**TASK DESCRIPTION**
Copy each line of the listing below exactly.

=== GIVEN INFORMATION ===

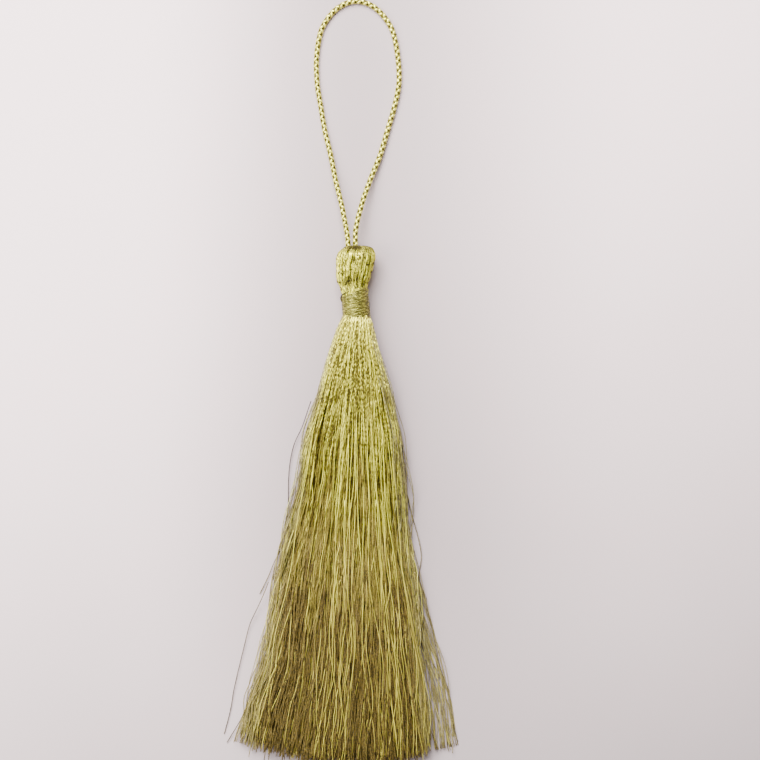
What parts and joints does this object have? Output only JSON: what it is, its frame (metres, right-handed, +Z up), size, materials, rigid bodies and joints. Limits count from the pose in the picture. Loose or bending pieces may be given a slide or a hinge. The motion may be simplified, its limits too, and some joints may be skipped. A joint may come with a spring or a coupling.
{
  "type": "silk tassel",
  "caption": "Tassel lying flat: a braided hanging loop, a round folded head, a wound neck and a long flaring skirt of loose yarn strands.",
  "frame": {"origin": "the flat spot under the head, where the tassel rests on the surface", "axes": "+X across the tassel, to the right as it is seen from above with the loop away from the viewer; +Y from the skirt's ends towards the loop; +Z up from the surface"},
  "size_m": [0.0603, 0.1946, 0.0095],
  "materials": {
    "gold_yarn": "lustrous pale gold yarn with a metallic thread, lighter at the top and browner inside the skirt",
    "binding_thread": "fine olive gold metallic thread, wound in close turns",
    "braided_cord": "round braided cord of pale gold metallic thread"
  },
  "bodies": {
    "root": {"yarn_bundle": "gold_yarn", "neck_binding": "binding_thread", "hanging_loop": "braided_cord"}
  },
  "joints": []
}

===

**TASK SOLUTION**
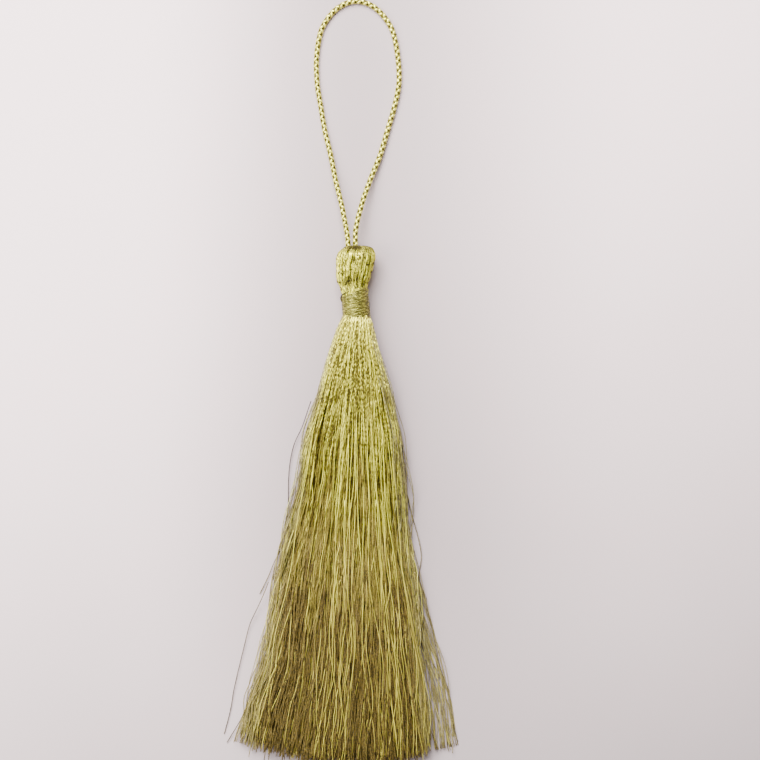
What parts and joints does this object have? Output only JSON: what it is, its frame (metres, right-handed, +Z up), size, materials, rigid bodies and joints. Limits count from the pose in the picture. Loose or bending pieces may be given a slide or a hinge. The motion may be simplified, its limits too, and some joints may be skipped. A joint may come with a spring or a coupling.
{
  "type": "silk tassel",
  "caption": "Tassel lying flat: a braided hanging loop, a round folded head, a wound neck and a long flaring skirt of loose yarn strands.",
  "frame": {"origin": "the flat spot under the head, where the tassel rests on the surface", "axes": "+X across the tassel, to the right as it is seen from above with the loop away from the viewer; +Y from the skirt's ends towards the loop; +Z up from the surface"},
  "size_m": [0.0603, 0.1946, 0.0095],
  "materials": {
    "gold_yarn": "lustrous pale gold yarn with a metallic thread, lighter at the top and browner inside the skirt",
    "binding_thread": "fine olive gold metallic thread, wound in close turns",
    "braided_cord": "round braided cord of pale gold metallic thread"
  },
  "bodies": {
    "root": {"yarn_bundle": "gold_yarn", "neck_binding": "binding_thread", "hanging_loop": "braided_cord"}
  },
  "joints": []
}